The law allows for removing a prosecutor for “willful misconduct” or “conduct prejudicial to the administration of justice which brings the office into disrepute,” among other reasons. In signing the bill, Kemp said it would “help hold prosecutors driven by out-of-touch politics [rather] than commitment to their responsibilities accountable.”

The push to target Willis is being led by a GOP state senator, Colton Moore, who said last month, “I’m not going to sit back and watch as radical left prosecutors politically TARGET political opponents.” Moore claimed he had the support of three-fifths of each chamber for the special session, though Kemp’s office has cast doubt on that.

Moore’s comments echo those of Trump, who has regularly cast Willis as out to get him politically. Trump has also claimed Willis “allowed Atlanta to become one of the most dangerous cities anywhere in the world,” seemingly building a case for targeting her on those grounds as well. (Trump’s claims on this front are characteristically flawed.)

Kemp’s comments are notable because of how broad the language of the new law is — particularly the part about “conduct prejudicial to the administration of justice which brings the office into disrepute,” which some wagered could be used against Willis for prosecuting a former president. Kemp is effectively saying that he hasn’t seen anything from Willis that might plausibly rise to that level, despite Trump’s claims.

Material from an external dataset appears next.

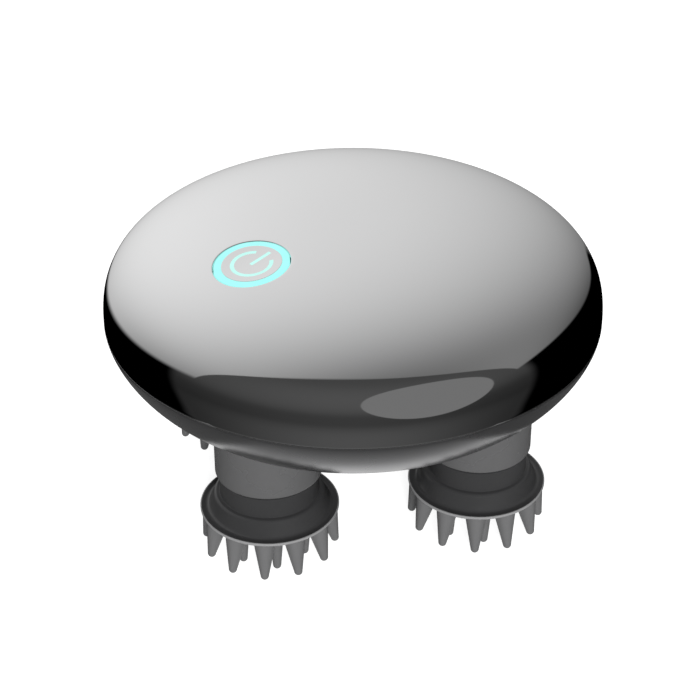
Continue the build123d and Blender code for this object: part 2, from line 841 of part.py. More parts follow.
def tact_switch():
    x, y = button_place()
    half = switch_size / 2
    body = block((x - half, y - half, board_top), (x + half, y + half, board_top + switch_height))
    bore_bottom = switch_stem_bottom() - button_travel - button_clearance
    return body - rod(switch_stem_radius + running_clearance, bore_bottom,
                      board_top + switch_height, (x, y))


def switch_stem_bottom():
    return board_top + switch_height - 2 * button_travel


def ring_lights():
    x, y = button_place()
    middle = light_ring_radius - light_ring_width / 2
    lights = []
    for k in range(light_count):
        dx, dy, _ = polar(middle, 30 + 360 * k / light_count)
        chip = Box(*light_size, align=(Align.CENTER, Align.CENTER, Align.MIN))
        lights.append(Pos(x + dx, y + dy, board_top) * chip)
    return lights


def board_chips():
    half = chip_size / 2
    chips = []
    for x, y in chip_places:
        chips.append(block((x - half, y - half, board_top), (x + half, y + half, board_top + chip_height)))
    return chips


# ---- Power button ----

def button_part(radius, bottom):
    """The dome's top layer inside a circle round the button's axis."""
    return rod(radius, bottom, seam_height + dome_rise + 1, button_place()) & dome(0)


def symbol_outline(margin=0.0):
    """An open circle and a short bar: the usual power symbol."""
    outer = symbol_radius + margin
    inner = symbol_radius - symbol_stroke - margin
    gap = symbol_gap_angle - 2 * degrees(margin / symbol_radius)
    reach = 2 * symbol_radius
    wedge = Polyline((0, 0), polar(reach, gap / 2)[:2], (reach, 0), polar(reach, -gap / 2)[:2], close=True)
    arc = Circle(outer) - Circle(inner) - make_face(wedge)
    half = symbol_stroke / 2 + margin
    length = symbol_stem_end - symbol_stem_start + 2 * margin
    bar = Pos(symbol_stem_start - margin, -half) * Rectangle(length, 2 * half, align=(Align.MIN, Align.MIN))
    return Rot(0, 0, symbol_azimuth) * (arc + bar)


def ring_bottom():
    return dome_height(button_ring_radius + light_ring_radius) - ring_edge


def face_bottom():
    return dome_height(button_ring_radius + light_ring_radius - light_ring_width) - face_edge


def symbol_prism(margin=0.0):
    x, y = button_place()
    height = seam_height + dome_rise - face_bottom()
    return Pos(x, y, face_bottom()) * extrude(symbol_outline(margin), height)


def button_face():
    radius = light_ring_radius - light_ring_width
    return button_part(radius, face_bottom()) - symbol_prism(fit_clearance)


def power_symbol():
    return symbol_prism() & dome(0)


def button_light_ring():
    inner = light_ring_radius - light_ring_width + fit_clearance
    top = seam_height + dome_rise
    return button_part(light_ring_radius, ring_bottom()) - rod(inner, seam_height, top, button_place())


def carrier_top():
    """Underside of the upper shell where the button's flange lies closest to it."""
    return dome_height(button_ring_radius + carrier_flange_radius, shell_wall) - button_stop_gap


def button_carrier():
    place = button_place()
    flange_top = carrier_top()
    carrier = rod(carrier_flange_radius, flange_top - carrier_flange, flange_top, place)
    carrier += rod(light_ring_radius, flange_top, ring_bottom(), place)
    return carrier + rod(light_ring_radius - light_ring_width, ring_bottom(), face_bottom(), place)


def switch_stem():
    return rod(switch_stem_radius, switch_stem_bottom(), carrier_top() - carrier_flange, button_place())


# ---- Charging socket ----

def charge_post_place():
    return polar(charge_board_start + charge_post_inset, socket_azimuth)[:2]


def socket_back():
    return charge_board_end - socket_recess - socket_length


def charging_board():
    half = charge_board_width / 2
    board = Rot(0, 0, socket_azimuth) * block((charge_board_start, -half, charge_board_bottom),
                                              (charge_board_end, half, charge_board_top))
    hole = rod(small_screw_radius + fit_clearance, charge_board_bottom, charge_board_top, charge_post_place())
    return board - hole


def charging_socket():
    """A metal sleeve round a thin contact tongue."""
    sleeve = RectangleRounded(socket_width, socket_height, socket_height / 2 - 0.05)
    hollow = RectangleRounded(socket_width - 2 * socket_wall, socket_height - 2 * socket_wall,
                              socket_height / 2 - socket_wall - 0.05)
    shell = extrude(sleeve, socket_length) - Pos(0, 0, 1) * extrude(hollow, socket_length)
    shell += extrude(Rectangle(*socket_tongue), socket_length - 1)
    place = Rot(0, 0, socket_azimuth) * Pos(socket_back(), 0, charge_board_top + socket_height / 2)
    return place * Rot(0, 90, 0) * Rot(0, 0, 90) * shell


# ---- Leads ----

def lead(*corners):
    """An insulated wire along straight runs joined by round bends."""
    path = FilletPolyline(*corners, radius=lead_bend)
    section = Plane(origin=path @ 0, z_dir=path % 0) * Circle(lead_radius)
    return sweep(section, path=path)


def inner_leads():
    """The motor's, the battery's and the charging board's pairs of leads."""
    leads = []
    motor_top = bracket_top + motor_length
    landing = board_edge - lead_landing
    for side in (-1, 1):
        y = side * lead_spacing / 2
        high = motor_top + motor_lead_rise
        x = motor_x - motor_lead_inset
        leads.append(lead((x, y, motor_top), (x, y, high), (landing, y, high), (landing, y, board_top)))
    for side in (-1, 1):
        x = battery_inner_end - battery_lead_inset
        y = -battery_width / 2 + battery_lead_inset + side * lead_spacing / 2
        leads.append(rod(lead_radius, battery_top, board_bottom, (x, y)))
    high = board_top + lead_rise
    for side in (-1, 1):
        behind = socket_back() - lead_gap - lead_radius
        start = Rot(0, 0, socket_azimuth) * Pos(behind, side * lead_spacing / 2)
        x, y = start.position.X, start.position.Y
        beside = lead_side + side * lead_spacing / 2
        leads.append(lead((x, y, charge_board_top), (x, y, charge_board_top + lead_climb),
                          (lead_turn, beside, high - lead_climb / 4), (landing, beside, high),
                          (landing, beside, board_top)))
    return leads


def save(name, shape):
    solids = shape if isinstance(shape, list) else shape.solids()
    export_step(Compound(children=[s for item in solids for s in item.solids()]),
                f"parts/{name}.step")


def main():
    os.makedirs("parts", exist_ok=True)
    save("lower_shell", lower_shell())
    save("upper_shell", upper_shell())
    save("seam_gasket", seam_gasket())
    save("shell_screws", shell_screws())
    save("gearbox_plate", gearbox_plate())
    save("plate_screws", plate_screws())
    save("motor_bracket", motor_bracket())
    save("bracket_screws", bracket_screws())
    save("lower_bushes", [lower_bush(place) for place in head_places()])
    save("upper_bushes", [upper_bush(place) for place in head_places()])
    save("shaft_seals", [shaft_seal(place) for place in head_places()])
    save("sun_axle", sun_axle())
    save("sun_gear", sun_gear())
    save("idler_pins", idler_pins())
    save("first_idler", first_idler())
    save("second_idler", second_idler())
    save("motor_can", motor_can())
    save("motor_end_cap", motor_end_cap())
    save("motor_magnets", motor_magnets())
    save("motor_rotor", motor_rotor())
    save("motor_shaft", motor_shaft())
    save("motor_pinion", motor_pinion())
    save("motor_screws", motor_screws())
    save("battery", battery())
    save("battery_tray", battery_tray())
    save("main_board", main_board())
    save("board_screws", board_screws())
    save("board_chips", board_chips())
    save("tact_switch", tact_switch())
    save("switch_stem", switch_stem())
    save("ring_lights", ring_lights())
    save("button_face", button_face())
    save("button_light_ring", button_light_ring())
    save("power_symbol", power_symbol())
    save("button_carrier", button_carrier())
    save("charging_board", charging_board())
    save("charging_socket", charging_socket())
    save("inner_leads", inner_leads())
    for k, place in enumerate(head_places()):
        azimuth = first_head_azimuth + 360.0 / head_count * k
        save(f"head_shaft_{k + 1}", head_shaft(place))
        save(f"head_gear_{k + 1}", head_gear(place, azimuth))
        save(f"retaining_clip_{k + 1}", retaining_clip(place))
        save(f"claw_hub_{k + 1}", claw_hub(place))
        save(f"silicone_claw_{k + 1}", silicone_claw(place))


main()
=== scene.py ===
import math

import bmesh
import bpy
import numpy as np
from mathutils import Matrix, Vector


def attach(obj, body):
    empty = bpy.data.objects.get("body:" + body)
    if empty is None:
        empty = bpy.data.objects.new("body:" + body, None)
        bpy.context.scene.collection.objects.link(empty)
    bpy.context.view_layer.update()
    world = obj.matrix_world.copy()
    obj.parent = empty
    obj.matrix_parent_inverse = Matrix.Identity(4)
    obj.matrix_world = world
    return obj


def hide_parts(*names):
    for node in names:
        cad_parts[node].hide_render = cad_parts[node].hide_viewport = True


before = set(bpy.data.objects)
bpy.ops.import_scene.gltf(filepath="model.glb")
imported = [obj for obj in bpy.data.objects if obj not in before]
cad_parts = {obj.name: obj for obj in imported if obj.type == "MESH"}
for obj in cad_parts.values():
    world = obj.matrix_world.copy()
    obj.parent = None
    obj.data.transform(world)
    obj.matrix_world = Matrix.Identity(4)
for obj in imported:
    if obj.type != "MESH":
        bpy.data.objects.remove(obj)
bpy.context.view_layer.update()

# ---- Camera ----
# A long lens, 0.28 m above the table, looks down on the button's side of the
# casing. It stands still, with no shift and everything in focus.

CAMERA_PLACE = (-0.07605, -0.37613, 0.28184)
HEADING = math.radians(78.679)
TILT = math.radians(-32.51)
ROLL = math.radians(-0.09)
FOCAL_LENGTH = 95.13
SENSOR_WIDTH = 36.0

forward = Vector((math.cos(TILT) * math.cos(HEADING), math.cos(TILT) * math.sin(HEADING), math.sin(TILT)))
level_right = forward.cross(Vector((0, 0, 1))).normalized()
level_up = level_right.cross(forward)
right = level_right * math.cos(ROLL) + level_up * math.sin(ROLL)
up = level_up * math.cos(ROLL) - level_right * math.sin(ROLL)
lens = bpy.data.cameras.new("long_lens")
lens.lens = FOCAL_LENGTH
lens.sensor_width = SENSOR_WIDTH
lens.clip_start = 0.01
lens.clip_end = 50.0
camera = bpy.data.objects.new("camera", lens)
bpy.context.collection.objects.link(camera)
camera.matrix_world = Matrix.Translation(CAMERA_PLACE) @ Matrix((right, up, -forward)).transposed().to_4x4()
bpy.context.scene.camera = camera
bpy.context.scene.view_settings.view_transform = "Standard"


# ---- Upper shell ----
# The casing's dome: plastic with a vacuum-plated mirror finish in dark silver,
# moulded 2.2 mm thick. Screws from below pull it down onto the lower shell.

MM = 0.001
BODY_RADIUS = 60.0
SEAM_HEIGHT = 50.2
DOME_RISE = 24.5
DOME_POWERS = (2.66, 2.86)
WALL = 2.2
SEAM_GAP = 0.06
RIM_EDGE = 0.06
BUTTON_REACH = 30.1
BUTTON_AZIMUTH = math.radians(-151.2)
BUTTON = BUTTON_REACH * np.array([math.cos(BUTTON_AZIMUTH), math.sin(BUTTON_AZIMUTH)])
HOLE_RADIUS = 8.95
HOLE_EDGE = 0.22
SHARP_ANGLE = math.radians(40.0)
BEND = np.linspace(0, np.pi / 2, 5)
SHELL_COLUMNS = 288
FLANK_WIDTH = 12.0
FLANK_START = 0.012
DOME_ROWS = 72
INNER_ROWS = 40
INNER_SPACING = 2.5


def around(count):
    """Angles of a full turn in equal steps."""
    return np.linspace(0, 2 * np.pi, count, endpoint=False)


def round_axis(centre, radius, phi):
    """Plan places at a distance and an angle from an upright axis."""
    return centre[0] + radius * np.cos(phi), centre[1] + radius * np.sin(phi)


def as_grid(x, y, height):
    """Points from two plan places and a height for each of them."""
    return np.stack([x, y, height + 0 * x], axis=-1)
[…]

And he’s had some backup. State House Speaker Jon Burns (R) this week also shrugged off the effort and cast doubt on the growing fervor in the party to target prosecutors.

“Targeting one specific DA in this manner certainly fl[outs] the idea of the separation of powers, if not outright violates it,” Burns said.

The effort to target Willis doesn’t seem to be a fully baked one at this point. But it fits in with growing efforts in the GOP to wield the levers of government to effectively intervene in judicial matters. Even as this is happening, Wisconsin Republicans are talking about impeaching their brand-new liberal state Supreme Court justice. The House GOP’s new “weaponization” committee has fed calls from some prominent Republicans to pull funding from the FBI and the Justice Department, including over special counsel Jack Smith’s prosecution of Trump.

But just as they did in late 2020, some key Georgia Republicans are stepping forward to urge their party to pump the brakes on all that — and in doing so show just how extreme it is.